Local Citizen Assemblies to Start in the Fall

The first assembly will focus on finding potential solutions for youth homelessness

JULIANNA LAFOLLETTE, JUNE 25, 2024 — The City of Bend and the Deschutes County Board of Commissioners approved a Memorandum of Understanding with the Central Oregon Civic Action Project, agreeing to receive and potentially implement recommendations that come out of citizen assemblies.

In April, Josh Burgess, the executive director of COCAP, spoke at a City Club of Central Oregon forum, introducing a decision-making process that allows randomly selected individuals to make policy recommendations to local leaders.

After months of planning and fundraising, COCAP has scheduled its first assembly this fall, focusing on developing community solutions to end and prevent youth homelessness in Deschutes County.

Meant to encourage more representation in local decision making, these assemblies randomly select individuals, by lottery and stratification, to meet and come up with recommendations for a given topic or issue.

The assembly is broken down into three portions, said Burgess. The first two days, members will hear from stakeholders and subject matter experts to learn about the topic – what has been tried, what hasn’t and what potential barriers there might be to solving problems.

Members then reconvene two weeks later to request more information the deliberate for two days to recommend potential solutions. According to Burgess, members need to reach a super-majority consensus of 75% of the assembly for any recommendation to be passed onto local governments.

“Some people, more than likely, will be shifting their positions and opinions on these things, which is one of the key outcomes of assemblies,” he said.

Burgess feels confident that the group will be able to come to a consensus in the end. He explained that the assembly will also include moderators to help move discussions along.

“It very much becomes almost like a mini legislature,” said Burgess. “It would be, I think, extraordinarily rare for them not to come up with recommendations.”

Once the group comes up with final draft of recommendations, COCAP will hold an official meeting to present those recommendations to government stakeholders responsible for implementing them.

After this initial topic, COCAP plans to let members of the assembly be involved in the selecting the next topics.

“We do see this as broadening out to the entire Central Oregon region. We’re doing it on a smaller basis this time, purely as a pilot project, but we completely understand that the problems that we really need to focus on are those that impact Jefferson County, Crook County, the Confederated Tribes of Warm Springs and others, so that we’re using this as a tool to bring members of that broader community together.”

For the selection process, which begins this summer, COCAP will mail out 12,5000 invitations, based on the number of people who live in each of the jurisdictions – Bend, Redmond and La Pine, Anyone over 16 years old residing at an address that received an invitation can volunteer through an included paper form or online.

Each form, which includes demographic questions like age, gender and political affiliation, among others, is put into a calculator that spits out hundreds of different variations based on the people who responded. Of those hundreds of possibilities, Burgess said, they will draw lottery balls out to identify the people who participate in the assembly.

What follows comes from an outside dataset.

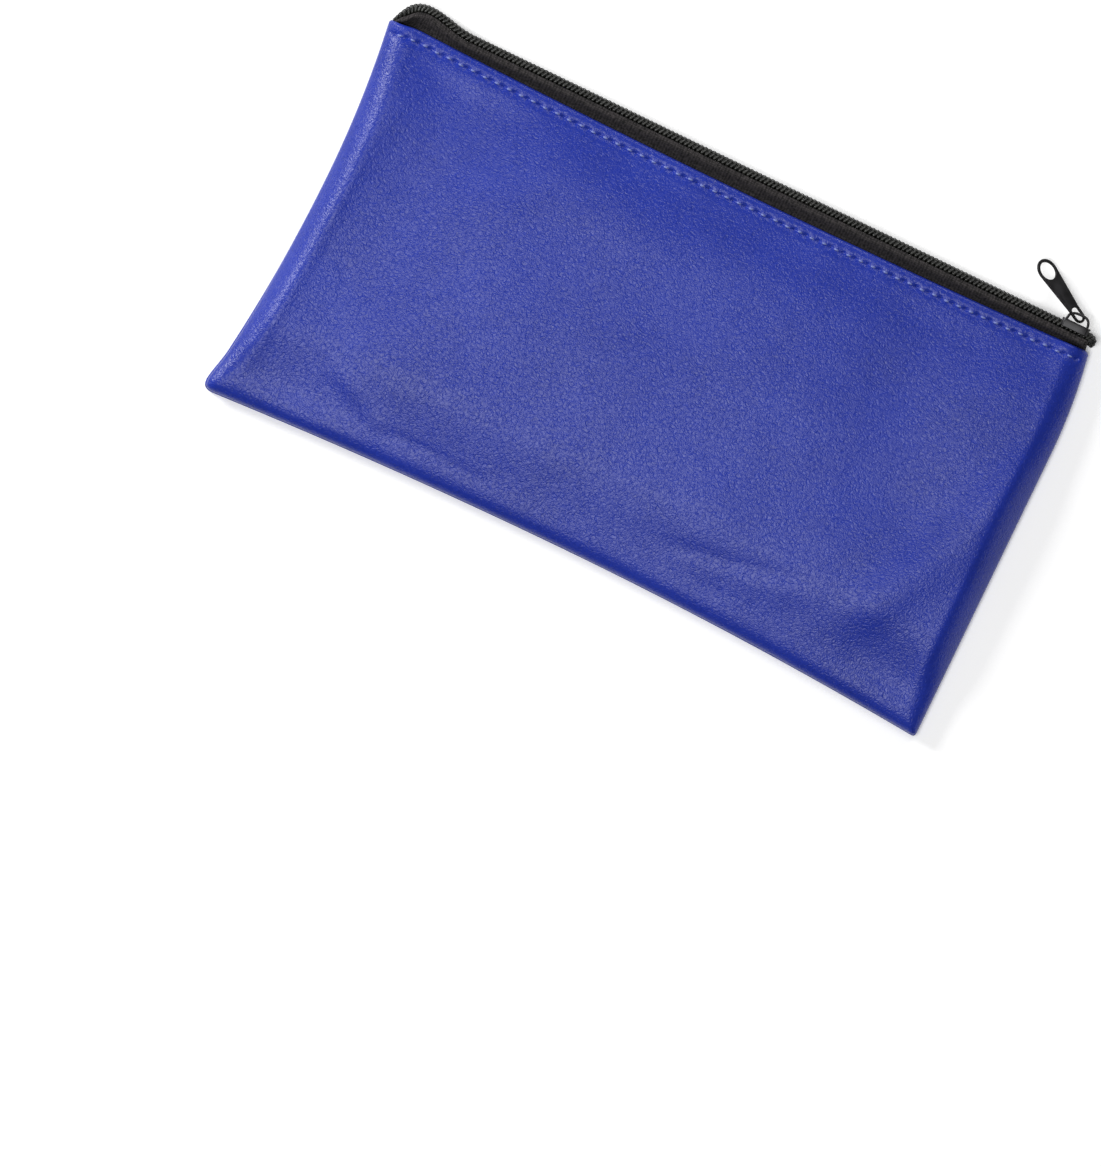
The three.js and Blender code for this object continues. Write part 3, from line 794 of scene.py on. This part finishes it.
def tapeSection(s, side):
    def above(a, b):        # a point beside the chain, kept clear above the hem's edge
        point = besideChain(s, a, b, side)
        corner = tapeShape["corner"]
        point.y = max(point.y, hemEdge(clamp(point.x, -corner, corner)) + tapeShape["clear"])
        return point

    under, edge = -tapeShape["under"], tapeShape["edge"]
    spot = chainAt(s)[0]
    ends = smooth((abs(spot.x) - 124) / 10)
    near = [above(a, under) for a in (0.62, 1.6, 2.6, 3.2)]
    turn = above(edge - 0.08, under - 0.12)
    down = above(edge, under)
    x = clamp(spot.x, -lerp(tapeShape["reach"], 133.2, ends), lerp(tapeShape["reach"], 134.4, ends))
    hemY = hemEdge(x)
    fall = max(0.3, down.y - hemY)
    low = [down + Vector((0, -min(0.7, fall * 0.3), 0)),
           down + Vector((0, -min(1.7, fall * 0.6), side * -0.05))]
    inside = []
    for depth in (-0.3, 2.5, 6, tapeShape["hidden"]):
        depth *= lerp(1, 0.12, ends)
        y = hemY - depth
        if side > 0:
            z = frontHeight(x, min(y, hemY)) - 2 * hem["roll"] - bag["ply"] - tapeShape["gap"]
            z -= 0.3 * bell(depth - hem["stitch"], 2.2)
        else:
            z = 2 * hem["roll"] + bag["ply"] + tapeShape["gap"] + 0.3 * bell(depth - hem["stitch"], 2.2)
        z = lerp(z, 2.45 + side * 0.35, ends)
        inside.append(Vector((x, y, z)))
    return smoothLine(near + [turn] + low + inside)


def makeTape(name, side):
    count = int(chainLength / tapeShape["step"])
    sections = [tapeSection(lerp(0.5, chainLength - 0.5, i / count), side) for i in range(count + 1)]
    wide = len(sections[0])
    points = [point for section in sections for point in section]
    faces = []
    for i in range(count):
        for k in range(wide - 1):
            a, b = i * wide + k, (i + 1) * wide + k
            quad = [a, b, b + 1, a + 1]
            faces.append(quad if side > 0 else quad[::-1])
    piece = meshPiece(name, points, faces)
    weave = piece.data.uv_layers.new(name="weave")
    reach = [0]
    middle = sections[count // 2]
    for before, after in zip(middle, middle[1:]):
        reach.append(reach[-1] + (after - before).length)
    for loop in piece.data.loops:
        i, k = divmod(loop.vertex_index, wide)
        weave.data[loop.index].uv = (i * tapeShape["step"], reach[k])
    applyModifier(piece, "SOLIDIFY", thickness=tapeShape["thickness"] * mm, offset=0,
                  use_quality_normals=True)
    softShade(piece)
    return piece


frontCoil = makeCoil("front_nylon_coil", 1)
finishPiece(frontCoil, "bag", "nylon_coil", monofilament, "front_coil")
backCoil = makeCoil("back_nylon_coil", -1)
finishPiece(backCoil, "bag", "nylon_coil", monofilament, "back_coil")
for name, side in (("front", 1), ("back", -1)):
    finishPiece(makeFiller(name + "_filler_cord", side), "bag", "zipper_thread", zipperThread,
                name + "_coil_cord")
    finishPiece(makeCoilSewing(name + "_coil_stitching", side), "bag", "zipper_thread", zipperThread,
                name + "_coil_sewing")
frontTape = makeTape("front_woven_tape", 1)
finishPiece(frontTape, "bag", "zipper_tape", wovenTape, "front_zipper_tape")
backTape = makeTape("back_woven_tape", -1)
finishPiece(backTape, "bag", "zipper_tape", wovenTape, "back_zipper_tape")
print("zipper made")


# hem threads: each stitch rises from one hole, lies in its pucker and dives into the next
stitch = {
    "thread": 0.36, "hole": 1.5, "crown": 0.16, "dive": 0.9, "steps": 8, "seat": 0.36, "backSeat": 0.52,
    "backShare": 0.8, "bobbin": 0.22, "bobbinHole": 0.4,
}


def makeStitchRow(name, surface, outward, thickness, hole=stitch["hole"]):
    points, faces = [], []
    count = int(hem["reach"] // hem["pitch"])
    for k in range(-count, count):
        path, wides = [], []
        for i in range(stitch["steps"] + 1):
            t = i / stitch["steps"]
            x = (k + t) * hem["pitch"] + lerp(hole, -hole, t)
            y = hemEdge(x) - hem["stitch"] + 0.12 * math.sin(9.1 * k)
            rise = math.sin(math.pi * t) ** 0.6
            z = surface(x, y) + outward * lerp(-stitch["dive"], stitch["crown"], rise)
            path.append(Vector((x, y, z)))
            wides.append(Vector((0, 1, 0)))
        addTube(points, faces, path, wides, thickness, thickness * 0.85, 6)
    piece = meshPiece(name, points, faces)
    outwards(piece)
    softShade(piece)
    return piece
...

“There’s an assurance that we’re really staying as hands off as possible on the selection of individuals,” said Burgess.

COCAP is partnered with Democracy Next, Healthy Democracy and OSU Cascades’ Laboratory for the American Conversation, which is providing the venue and research that will go into proving the efficacy of the project.

“We are partnering with COCAP to try and capture how everyday people across the political spectrum find solutions that work for everyone in real time,” said Elizabeth Marino, an associate professor of Anthropology at OSU-Cascades. “Ultimately, we hope to help model a process in which disagreement and contentious debate can occur with less hostility and antagonism.”

In the June 24 vote to approve the MOU, Commissioner Patti Adair voted “no,” stating that the selection process could potentially leave people with lived experience out of the discussion.